Sollte jemand künftig dieses Märchen gedruckt lesen und zweifeln, ob es eine solche Wirkung habe hervorbringen können, so bedenke derselbe, daß der Mensch eigentlich nur berufen ist, in der Gegenwart zu wirken. Schreiben ist ein Mißbrauch der Sprache, stille für sich lesen ein trauriges Surrogat der Rede. Der Mensch wirkt alles, was er vermag, auf den Menschen durch seine Persönlichkeit, die Jugend am stärksten auf die Jugend, und hier entspringen auch die reinsten Wirkungen. Diese sind es, welche die Welt beleben und weder moralisch noch physisch aussterben lassen.

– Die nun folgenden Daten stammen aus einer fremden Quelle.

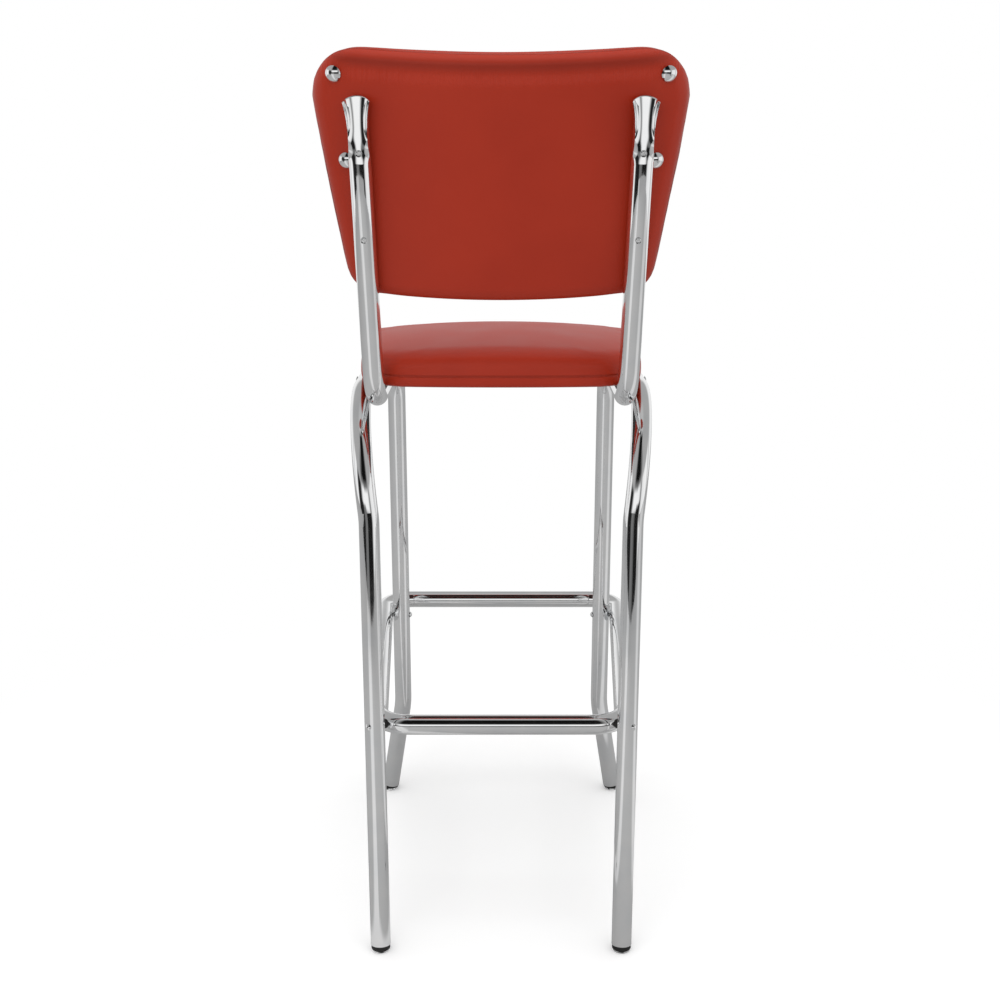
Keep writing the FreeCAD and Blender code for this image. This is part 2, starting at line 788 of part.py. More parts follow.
save_pair("frame_tube", side_frame_tube())
save_pair("rear_leg", rear_leg_tube())
save("footrest_ring", footrest_ring())

board, foam, cover = seat_parts()
save("seat_board", board)
save("seat_foam", foam)
save("seat_cover", cover)
bolts, tees = seat_bolts_and_tees()
save("seat_bolts", bolts)
save("seat_tee_nuts", tees)

for node, shape in back_parts().items():
    save(node, shape)
save("back_dome_screws", dome_screws())
save_pair("post_screws", post_screws())

bolts, nuts = rail_bolts_and_nuts()
save_pair("rail_bolts", bolts)
save_pair("rail_nuts", nuts)
bolt, cap = ring_bolt_and_nut()
save_pair("footrest_bolt", bolt)
save_pair("footrest_cap_nut", cap)
driven, spacer = ring_screw_and_spacer()
save_pair("footrest_screw", driven)
save_pair("footrest_spacer", spacer)

for corner, line in (("front_glide", front_foot_at), ("rear_glide", rear_leg_at)):
    insert, cap = glide(line)
    save_pair(corner + "_insert", insert)
    save_pair(corner + "_cap", cap)
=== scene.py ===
import json
import math
import bpy
import bmesh
from mathutils import Matrix, Vector


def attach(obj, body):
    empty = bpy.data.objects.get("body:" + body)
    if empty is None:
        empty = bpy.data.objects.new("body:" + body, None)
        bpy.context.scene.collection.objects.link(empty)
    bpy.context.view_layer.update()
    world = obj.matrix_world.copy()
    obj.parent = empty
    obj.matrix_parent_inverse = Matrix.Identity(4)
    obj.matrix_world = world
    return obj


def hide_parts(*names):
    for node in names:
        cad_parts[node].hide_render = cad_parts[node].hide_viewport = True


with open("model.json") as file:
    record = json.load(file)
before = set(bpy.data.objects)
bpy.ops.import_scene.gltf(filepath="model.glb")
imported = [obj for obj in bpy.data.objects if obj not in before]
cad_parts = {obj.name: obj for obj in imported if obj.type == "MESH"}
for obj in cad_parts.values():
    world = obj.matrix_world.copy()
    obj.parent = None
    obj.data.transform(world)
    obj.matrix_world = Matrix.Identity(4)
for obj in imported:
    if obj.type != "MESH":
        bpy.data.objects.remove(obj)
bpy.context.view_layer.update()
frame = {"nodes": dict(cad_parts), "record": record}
nodes = frame["nodes"]
scene = bpy.context.scene
print("frame loaded, nodes:", len(nodes))


# Colour and node helpers

# sRGB hex to linear RGBA
def hexColour(code):
    def linear(c):
        return c / 12.92 if c <= 0.04045 else ((c + 0.055) / 1.055) ** 2.4
    return tuple(linear(int(code[i:i + 2], 16) / 255) for i in (1, 3, 5)) + (1.0,)


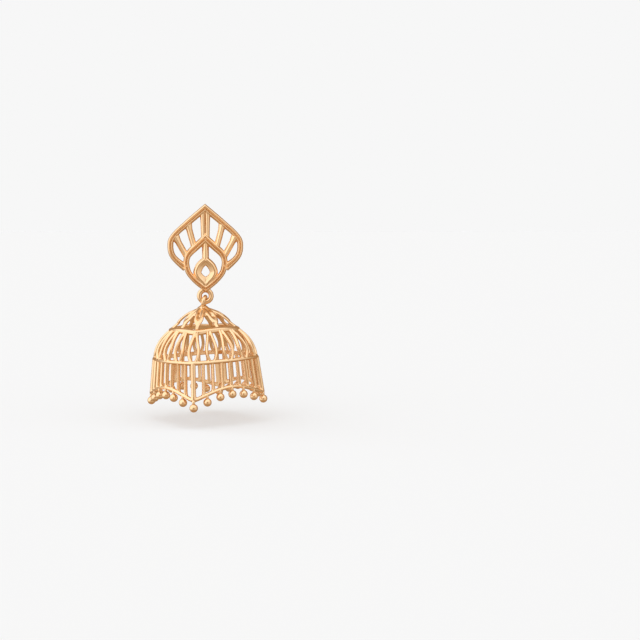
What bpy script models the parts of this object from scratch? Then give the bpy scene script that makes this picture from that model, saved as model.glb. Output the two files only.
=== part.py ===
"""A gold jhumka earring: a pierced stud with a soldered ring, and an openwork bell that swings on the ring.

Z is up and the front of the stud faces -Y. The origin is where the ear post leaves the back of the stud.
"""

import math

import bmesh
import bpy
from mathutils import Matrix, Vector

MM = 0.001

# The stud's front view. Its back lies in the plane Y = 0 and its ridges stand out towards -Y
STUD_HALF_WIDTH = 7.29 * MM
STUD_APEX = 6.80 * MM
STUD_TIP = 10.10 * MM
FRAME_WIDTH = 1.25 * MM
FRAME_DEPTH = 1.15 * MM
OGEE_HALF_WIDTH = 4.00 * MM
OGEE_APEX = 0.54 * MM
OGEE_WIDTH = 1.24 * MM
OGEE_DEPTH = 1.35 * MM
RAY_WIDTH = 1.32 * MM
CENTRE_RAY_WIDTH = 1.80 * MM
RAY_DEPTH = 0.95 * MM
RAY_SET_BACK = 0.12 * MM
FLAME_TOP = 4.10 * MM
FLAME_HALF_WIDTH = 1.66 * MM
FLAME_WIDTH = 1.58 * MM
FLAME_DEPTH = 1.20 * MM
STEM_WIDTH = 1.45 * MM

# The ear post, a plain pin behind the ogee's point
POST_RADIUS = 0.42 * MM
POST_LENGTH = 10.0 * MM
POST_TIP = 0.6 * MM
POST_SIDES = 10

# The ring soldered behind the stud's tip, and the bail that hangs on it
RING_RADIUS = 1.24 * MM
RING_WIRE = 0.53 * MM
RING_DROP = 11.63 * MM
RING_BACK = 0.25 * MM
RING_ASIDE = 0.10 * MM
BAIL_WIRE = 0.38 * MM
BAIL_GAP = 0.20 * MM
LINK_SIDES = 14
LINK_WIRE_SIDES = 6

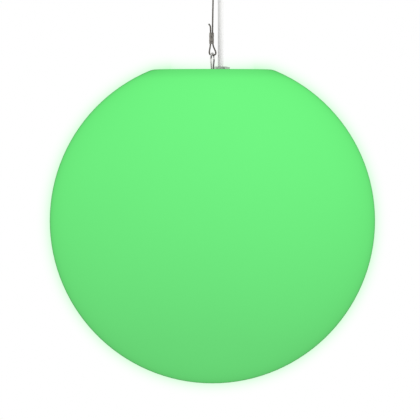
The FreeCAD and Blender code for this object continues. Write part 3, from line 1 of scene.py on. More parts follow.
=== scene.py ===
# %% [markdown]
# # Garden globe light
# A plastic ball glows green from a lamp inside it. It hangs by a short loop of wire
# rope from a hook under a small ceiling canopy, and a white power cable runs down
# beside the rope into a gland on the ball's flat top.
#
# The solid parts come ready made from a imported CAD model. This file adds what Blender
# is good at: the twisted rope, the crimped sleeves, a cable in three stretches, a finish
# for every surface, the glow, the light and the camera.

# %% Load the imported model
import json
import math

import bpy
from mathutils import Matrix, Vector


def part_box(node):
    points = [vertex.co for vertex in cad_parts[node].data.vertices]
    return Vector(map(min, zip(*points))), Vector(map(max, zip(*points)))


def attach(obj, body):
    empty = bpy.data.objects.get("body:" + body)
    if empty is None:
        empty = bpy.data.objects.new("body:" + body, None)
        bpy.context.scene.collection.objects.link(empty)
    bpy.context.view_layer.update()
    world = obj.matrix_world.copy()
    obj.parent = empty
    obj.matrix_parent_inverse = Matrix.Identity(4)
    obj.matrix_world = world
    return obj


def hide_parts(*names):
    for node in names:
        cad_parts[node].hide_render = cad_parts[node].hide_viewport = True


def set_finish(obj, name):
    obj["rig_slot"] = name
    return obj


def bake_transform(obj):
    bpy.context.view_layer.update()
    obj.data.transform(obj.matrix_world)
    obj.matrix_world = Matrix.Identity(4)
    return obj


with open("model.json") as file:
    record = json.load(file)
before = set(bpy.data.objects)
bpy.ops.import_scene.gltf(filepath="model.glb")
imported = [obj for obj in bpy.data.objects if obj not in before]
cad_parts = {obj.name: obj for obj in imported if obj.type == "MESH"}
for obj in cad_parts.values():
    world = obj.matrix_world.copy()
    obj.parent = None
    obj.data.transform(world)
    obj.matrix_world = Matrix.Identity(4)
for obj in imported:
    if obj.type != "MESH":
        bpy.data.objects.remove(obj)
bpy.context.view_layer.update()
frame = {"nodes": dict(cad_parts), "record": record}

# %% [markdown]
# ## Main places
# The ball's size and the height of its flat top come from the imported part. Typed in
# by hand they could differ from the CAD model one day, and the camera, the floor and
# the glow would then miss the ball.

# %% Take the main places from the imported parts
MM = 0.001

ball_low, ball_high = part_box("globe_shell")
BALL_RADIUS = (ball_high.x - ball_low.x) / 2
BALL_MIDDLE = ball_low.z + BALL_RADIUS
FLAT_TOP = ball_high.z
print("ball radius", round(BALL_RADIUS, 4), "middle", round(BALL_MIDDLE, 4),
      "flat", round(FLAT_TOP, 4))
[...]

Mir war von meinem Vater eine gewisse lebhafte Redseligkeit angeerbt; von meiner Mutter die Gabe, alles, was die Einbildungskraft hervorbringen, fassen kann, heiter und kräftig darzustellen, bekannte Märchen aufzufrischen, andere zu erfinden und zu erzählen, ja im Erzählen zu erfinden. Durch jene väterliche Mitgift wurde ich der Gesellschaft mehrenteils unbequem: denn wer mag gern die Meinungen und Gesinnungen des andern hören, besonders eines Jünglings, dessen Urteil, bei lückenhafter Erfahrung, immer unzulänglich erscheint. Meine Mutter hingegen hatte mich zur gesellschaftlichen Unterhaltung eigentlich recht ausgestattet. Das leerste Märchen hat für die Einbildungskraft schon einen hohen Reiz, und der geringste Gehalt wird vom Verstande dankbar aufgenommen.

Durch solche Darstellungen, die mich gar nichts kosteten, machte ich mich bei Kindern beliebt, erregte und ergötzte die Jugend und zog die Aufmerksamkeit älterer Personen auf mich. Nur mußte ich in der Sozietät, wie sie gewöhnlich ist, solche Übungen gar bald einstellen, und ich habe nur zu sehr an Lebensgenuß und freier Geistesförderung dadurch verloren; doch begleiteten mich jene beiden elterlichen Gaben durchs ganze Leben, mit einer dritten verbunden: mit dem Bedürfnis, mich figürlich und gleichnisweise auszudrücken. In Rücksicht dieser Eigenschaften, welche der so einsichtige als geistreiche Doktor Gall, nach seiner Lehre, an mir anerkannte, beteuerte derselbe, ich sei eigentlich zum Volksredner geboren. Über diese Eröffnung erschrak ich nicht wenig: denn hätte sie wirklich Grund, so wäre, da sich bei meiner Nation nichts zu reden fand, alles übrige, was ich vornehmen konnte, leider ein verfehlter Beruf gewesen.